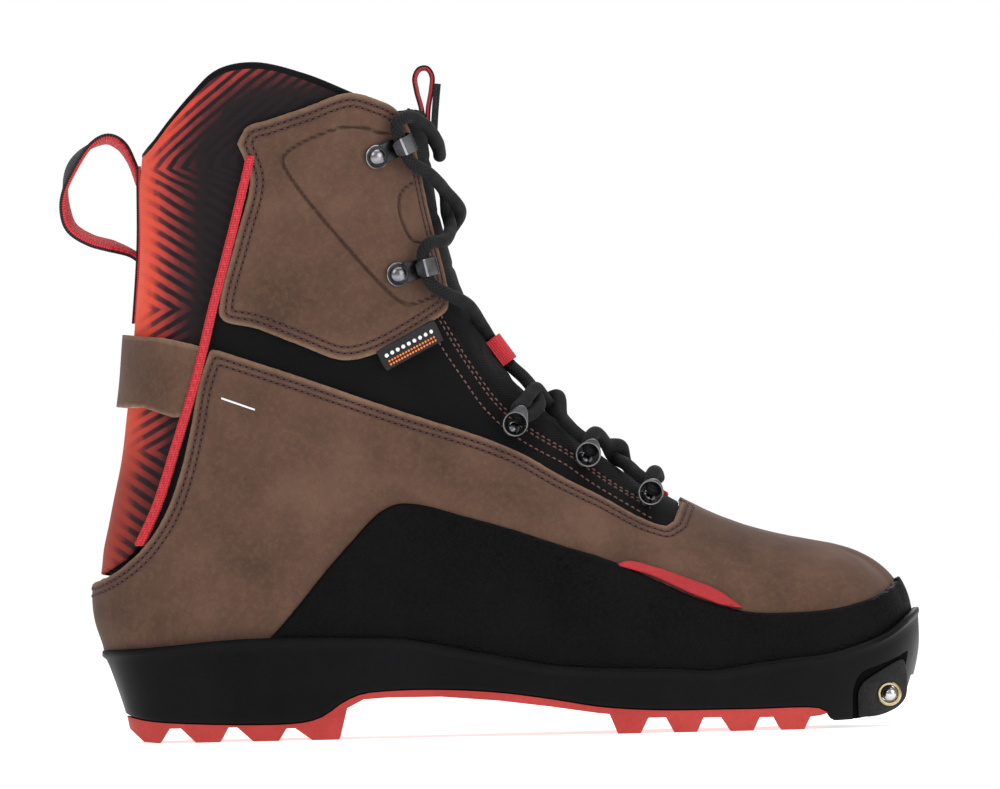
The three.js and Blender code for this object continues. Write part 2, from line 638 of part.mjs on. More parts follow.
for (const [side, sign] of SIDES) {
  for (const { name, x, z, lean } of HOOKS) {
    add(`lace_hook_${name}_${side}`, placed(lacehook(), onSurface(x, z, sign, SEAT), lean), "gunmetal");
    add(`hook_rivet_${name}_${side}`,
      placed(rivetHead(), onSurface(x, z, sign, SEAT + HOOK.plate + GAP), lean), "gunmetal");
  }
  for (const { name, x, z } of EYELETS) {
    const { point } = onSurface(x, z, sign, RING.lift);
    const ring = eyeletRing().rotateX(Math.PI / 2).translate(point.x, point.y, point.z);
    const foot = onSurface(x - FOOT.back, z - FOOT.down, sign, FOOT.seat);
    const rim = new THREE.Vector3(-0.55, 0, -0.83).multiplyScalar(RING.outer - 1).add(point);
    const eyelet = solidOf(ring).add(footDisc(foot)).add(footStrap(foot, rim));
    add(`lace_eyelet_${name}_${side}`, eyelet, "gunmetal");
    const head = { point: foot.point.clone().addScaledVector(foot.normal, FOOT.plate + GAP), normal: foot.normal };
    add(`eyelet_rivet_${name}_${side}`, placed(rivetHead(FOOT.rivet), head, 0), "gunmetal");
  }
}

// ---------------------------------------------------------------- lace

// One strand from the inner upper hook down to the middle of the lowest bar, [x, y, z].
// The other strand is its mirror image; where they cross it passes over by [dx, dz].
const STRAND = [
  [114.2, 43.9, 226.5], [116.4, 42.8, 221], [118.6, 41.7, 215.5], [125.8, 32, 210.5], [131.2, 17, 204.5],
  [132, 0, 196.5, 5, 0],
  [133.2, -17, 189.5], [130.6, -30.5, 185.5], [124.8, -39.5, 184], [122.8, -40.9, 180.5],
  [123.9, -40.6, 175.4], [125.1, -40.3, 170], [130.5, -37.5, 166], [138.8, -25.5, 161.5],
  [144, -9.5, 153.8], [147.6, -2.8, 147.7], [153.4, -2.8, 139.5], [161, -9, 131.8], [165.2, -20.5, 123],
  [160.5, -28.5, 118.8], [156.8, -32.6, 116.6], [155.9, -36.3, 116.1], [155.9, -39.2, 116.1],
  [155.9, -41.4, 117.8], [155.9, -41.9, 120.6], [155.9, -40.2, 123.4], [156.3, -36.6, 124.5],
  [158.8, -28.5, 127.5], [163.5, -17, 129.5], [167, -8, 125.5],
  [169.1, 0, 122.4, 3.1, 3.9],
  [173.5, 12, 118], [179.3, 24.5, 111.5], [182.1, 29, 105.8], [182.8, 32.6, 104.3], [182.8, 35.5, 104.3],
  [182.8, 37.7, 106], [182.8, 38.2, 108.8], [182.8, 36.5, 111.6], [183.2, 32.9, 112.7], [186, 22.5, 113.2],
  [189.8, 10, 108],
  [192.2, 0.8, 103.2, 3, 3.9],
  [197.3, -12, 100], [202, -23.5, 94.8], [204.9, -28, 91], [205.9, -31.3, 89.5], [205.9, -34.2, 89.5],
  [205.9, -36.4, 91.2], [205.9, -36.9, 94], [205.9, -35.2, 96.8], [206.3, -31.6, 98], [208, -17, 97.2],
  [209, 1.3, 95],
];

// Over the front of the tongue from the outer upper hook to where the ends meet.
const TOP_BAR = [
  [114.4, -43.6, 229.5], [118.5, -38.5, 231.8], [124.5, -28, 229], [129, -14, 222.5], [129.8, 0, 217.5],
  [129, 14, 221], [124.5, 28, 228], [118.5, 38.5, 232], [114.6, 43.6, 231], [114, 44, 227.2],
];

// A path whose steps fall on its own points, close together where it turns.
class Route extends THREE.CatmullRomCurve3 {
  getSpacedPoints(count) {
    return this.getPoints(count);
  }

  getTangentAt(t, target) {
    return this.getTangent(t, target);
  }
}

function lace() {
  const points = STRAND.map(([x, y, z]) => new THREE.Vector3(x, y, z));
  const back = STRAND.slice(0, -1).reverse().map(([x, y, z, dx = 0, dz = 0]) => (
    new THREE.Vector3(x + dx, 2 * midY(x) - y, z + dz)
  ));
  const route = new Route([...points, ...back, ...TOP_BAR.map(([x, y, z]) => new THREE.Vector3(x, y, z))]);
  const section = new THREE.Shape(Array.from({ length: 8 }, (_, i) => (
    new THREE.Vector2(LACE_RADIUS * Math.cos((i * Math.PI) / 4), LACE_RADIUS * Math.sin((i * Math.PI) / 4))
  )));
  return new THREE.ExtrudeGeometry(section, { steps: route.points.length - 1, extrudePath: route });
}
add("lace", lace(), "cord");

// ---------------------------------------------------------------- tongue, loops and trim

const TONGUE_PIVOT = [128, 151.6]; // where the upper tongue bends on the lower one
const TONGUE_BACK = smooth([[106, 262], [106, 225], [108, 200], [112, 175], [120, 152], [134, 130], [152, 109], [178, 88], [206, 70]]);

function tongue(upper) {
  const region = layer(TONGUE, [...TONGUE_BACK, [213, 70], [212, 90], [240, 110], [150, 262]]);
  const [x, z] = TONGUE_PIVOT;
  const cut = upper
    ? [[x - 28, z - 2.4], [x, z + GAP], [x + 32, z + 6.8], [160, 235.5], [125, 235.5], [100, 231.5]]
    : [[x - 28, z - 5.6], [x, z], [x + 32, z + 6.4], [260, 110], [220, 60], [120, 60]];
  return region.intersect(slab(cut));
}
add("tongue_lower", tongue(false), "black_fabric");
add("tongue_upper", tongue(true), "black_fabric");

// A band seen from the side: its middle line made thick, then given its width across the boot.
function webbingBand(line, thick, half, centre = 0) {
  const curve = new THREE.SplineCurve(line.map(([x, z]) => new THREE.Vector2(x, z)));
  const count = Math.round(curve.getLength() / 4);
  const outer = [];
  const inner = [];
  for (let i = 0; i <= count; i += 1) {
    const point = curve.getPointAt(i / count);
    const way = curve.getTangentAt(i / count);
    outer.push([point.x - way.y * thick / 2, point.y + way.x * thick / 2]);
    inner.push([point.x + way.y * thick / 2, point.y - way.x * thick / 2]);
  }
  return slab([...outer, ...inner.reverse()], centre - half, centre + half);
}

const HEEL_LOOP = [
  [12.1, 184], [7, 186], [-2, 188.8], [-8.8, 193.5], [-11, 200], [-10.8, 208], [-7.5, 217], [-1, 224],
  [5.5, 226.5], [10.5, 224], [12.1, 219.5],
];
const LOOP_NECK = 2; // half-width of the heel loop where it is sewn on
const TONGUE_LOOP = [
  [123.6, 237], [121.6, 242], [121.2, 247], [123, 250], [125.8, 250.2], [128, 247.5], [128, 242], [126.4, 237],
];
const necks = [[-9, -LOOP_NECK], [LOOP_NECK, 9]].map((y) => box([8, 20], y, [170, 240]));
add("heel_loop", necks.reduce((band, cut) => band.subtract(cut), webbingBand(HEEL_LOOP, 2.4, 5.5)), "webbing");
add("heel_loop_tape", layer(TAPE, [[-10, 158], [40, 158], [40, 216], [-10, 216]], -5.5, 5.5)
  .intersect(box([-20, 40], [-5.5, 5.5], [150, 220])), "webbing");
add("tongue_loop", webbingBand(TONGUE_LOOP, 1.4, 5), "webbing");

// Strap across the tongue that the two strands run under, square to them.
const KEEPER = { x: 148.1, z: 141.9, slope: 0.956, length: 11 };

function laceKeeper() {
  const arch = [
    [-7.9, 0.7], [-7, 5], [-4.5, 6.7], [4.5, 6.7], [7, 5], [7.9, 0.7],
    [6.6, 0.7], [5.8, 4.4], [4, 5.5], [-4, 5.5], [-5.8, 4.4], [-6.6, 0.7],
  ];
  const shape = new THREE.Shape(arch.map(([y, out]) => new THREE.Vector2(y, out)));
  const geometry = new THREE.ExtrudeGeometry(shape, { depth: KEEPER.length, bevelEnabled: false });
  geometry.translate(0, 0, -KEEPER.length / 2);
  const out = new THREE.Vector3(Math.sin(KEEPER.slope), 0, Math.cos(KEEPER.slope));
  const along = new THREE.Vector3(Math.cos(KEEPER.slope), 0, -Math.sin(KEEPER.slope));
  const frame = new THREE.Matrix4().makeBasis(new THREE.Vector3(0, 1, 0), out, along);
  return geometry.applyMatrix4(frame.setPosition(KEEPER.x, 0, KEEPER.z));
}
add("lace_keeper", laceKeeper(), "webbing");

add("side_label", layer([0.4, 1.2], [[104.5, 144.5], [126, 156], [129.5, 148], [108, 137]], ...sideSpan(-1)),
  "black_fabric");
add("throat_tab", layer([-3.6, -2.3], [[208, 78], [213.8, 78], [213.8, 97], [208, 97]])
  .intersect(box([200, 216], [-6, 8], [60, 110])), "webbing");

const { min, max } = new THREE.Box3().setFromObject(boot);
boot.position.set(-(min.x + max.x) / 2, -(min.y + max.y) / 2, -min.z);

export default boot;
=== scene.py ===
import json
import math
from itertools import chain

import bmesh
import bpy
import numpy as np
from mathutils import Matrix, Vector, noise
from mathutils.kdtree import KDTree

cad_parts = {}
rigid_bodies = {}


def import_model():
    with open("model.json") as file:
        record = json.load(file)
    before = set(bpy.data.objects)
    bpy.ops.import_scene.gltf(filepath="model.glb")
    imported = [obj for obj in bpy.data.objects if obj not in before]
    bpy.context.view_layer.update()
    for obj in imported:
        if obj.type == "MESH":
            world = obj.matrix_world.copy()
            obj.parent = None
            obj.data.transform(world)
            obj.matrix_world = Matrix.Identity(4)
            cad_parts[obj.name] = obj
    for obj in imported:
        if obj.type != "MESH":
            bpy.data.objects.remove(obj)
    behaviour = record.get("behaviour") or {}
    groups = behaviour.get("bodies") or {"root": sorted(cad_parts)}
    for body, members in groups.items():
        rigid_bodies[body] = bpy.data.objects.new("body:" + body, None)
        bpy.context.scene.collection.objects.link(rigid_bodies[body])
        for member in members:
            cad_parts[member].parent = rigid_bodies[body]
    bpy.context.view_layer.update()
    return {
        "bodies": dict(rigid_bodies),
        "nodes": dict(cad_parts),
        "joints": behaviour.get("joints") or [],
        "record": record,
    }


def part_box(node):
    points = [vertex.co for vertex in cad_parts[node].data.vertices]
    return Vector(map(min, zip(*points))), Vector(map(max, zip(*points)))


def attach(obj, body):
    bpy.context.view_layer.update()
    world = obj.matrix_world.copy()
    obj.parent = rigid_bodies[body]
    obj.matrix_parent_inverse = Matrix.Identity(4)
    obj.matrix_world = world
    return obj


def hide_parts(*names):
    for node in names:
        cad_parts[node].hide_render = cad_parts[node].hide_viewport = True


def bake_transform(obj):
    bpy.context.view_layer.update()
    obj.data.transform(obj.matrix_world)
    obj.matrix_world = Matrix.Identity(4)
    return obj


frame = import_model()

# The upper is built on one smooth surface, the same one that the CAD part uses: a half-width over
# the side view. Lengths are millimetres in the part's own frame, x = 0 at the heel seam and z = 0
# on the floor, until make() moves them into the row frame in metres.

# ---------------------------------------------------------------- shape of the boot


def graph(knots):
    """Smooth curve value = f(t) through knots (t, value)."""
    t, v = np.array(knots, float).T
    slope = np.gradient(v, t)
    slope[1:-1] = (v[2:] - v[:-2]) / (t[2:] - t[:-2])

    def at(x):
        x = np.clip(x, t[0], t[-1])
        i = np.clip(np.searchsorted(t, x, side="right") - 1, 0, len(t) - 2)
        span = t[i + 1] - t[i]
        u = (x - t[i]) / span
        return ((2 * u**3 - 3 * u**2 + 1) * v[i] + (u**3 - 2 * u**2 + u) * span * slope[i]
                + (3 * u**2 - 2 * u**3) * v[i + 1] + (u**3 - u**2) * span * slope[i + 1])

    return at


def spaced(points, step):
    """Points at even distances along a polyline."""
    points = np.asarray(points, float)
    length = np.concatenate([[0], np.cumsum(np.linalg.norm(np.diff(points, axis=0), axis=1))])
    at = np.linspace(0, length[-1], max(2, round(length[-1] / step) + 1))
    return np.column_stack([np.interp(at, length, points[:, k]) for k in range(points.shape[1])])


def smooth(points, step=1.0):
    """Even points along the smooth curve through some points."""
    p = np.array(points, float)
    p = np.vstack([2 * p[0] - p[1], p, 2 * p[-1] - p[-2]])
    gaps = np.maximum(np.linalg.norm(np.diff(p, axis=0), axis=1), 1e-6) ** 0.5
    u = np.linspace(0, 1, 16, endpoint=False)[:, None]
    parts = []
    for i in range(1, len(p) - 2):
        a, b, c = gaps[i - 1], gaps[i], gaps[i + 1]
        start = ((p[i] - p[i - 1]) / a - (p[i + 1] - p[i - 1]) / (a + b) + (p[i + 1] - p[i]) / b) * b
        end = ((p[i + 1] - p[i]) / b - (p[i + 2] - p[i]) / (b + c) + (p[i + 2] - p[i + 1]) / c) * b
        parts.append((2 * u**3 - 3 * u**2 + 1) * p[i] + (u**3 - 2 * u**2 + u) * start
                     + (3 * u**2 - 2 * u**3) * p[i + 1] + (u**3 - u**2) * end)
    return spaced(np.vstack([*parts, p[-2:-1]]), step)


def circle(count):
    """Angles evenly round a circle."""
    return np.linspace(0, 2 * math.pi, count, endpoint=False)


def smoothstep(low, high, value):
    t = np.clip((value - low) / (high - low), 0, 1)
    return t * t * (3 - 2 * t)


def mix(a, b, t):
    return a + (b - a) * t


TOE_TIP = 301.5
TOE_ROUND = 47
BACK_ROUND = 43
ROUNDNESS = 2.4
TOE_SLIM = 1.04
SHELL_TOP = 262
HEEL_FLOOR = 33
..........
From the listing above, copy out each line where the word "names" appears.

_REPLY TO THE TASK_
def hide_parts(*names):
    for node in names:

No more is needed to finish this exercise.